Michael Hoer, managing director of Asian Industries Division, Conti Group Companies, pinpoints the rural economy as where the threat lies. The problem is, the rural economy is not as hot as the urban economy because of the reduction of arable land.
He cites the example of a golf course in Beijing. "Beijing has 30-plus courses, but only one is said to have all the required permits for construction. The one I visited recently was submitted as an environmental greening project."
Hoer does not see much problem with government policy, but rather, it is implementation on a local level that worries him.
"Local officials tend to do things on their own," he says.
Colin Tam, chairman and CEO of Meiya Power, agrees that agriculture is the No 1 issue facing China, but "energy is a close second."
With prices going sky high across the board, from gas to coal, the ripple effect is going to be far and wide.
For example, telecommunications does not seem to be an energy-dependent industry.
"China has just reached a milestone in the number of cellphone subscribers. It now has 296 million, surpassing the total population of the US. But that is only a 20 per cent penetration rate. However, with power down, none of our equipment can function," says William Lo, executive director and vice-president of China Unicom.

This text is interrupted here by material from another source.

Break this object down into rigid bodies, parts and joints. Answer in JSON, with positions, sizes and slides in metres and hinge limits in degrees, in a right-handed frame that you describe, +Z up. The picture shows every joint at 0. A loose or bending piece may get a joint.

Speaking of government policy, Stephen Wong, president of Greater China Gas Marketing, ExxonMobile Energy, touches on the strategic reserves of oil.
"Given the significantly increasing demand, what policy will the government set? It will certainly affect every aspect of the industry, from exploration upstream to widening brownouts."
It is generally agreed that China should build up its infrastructure, especially the energy sector.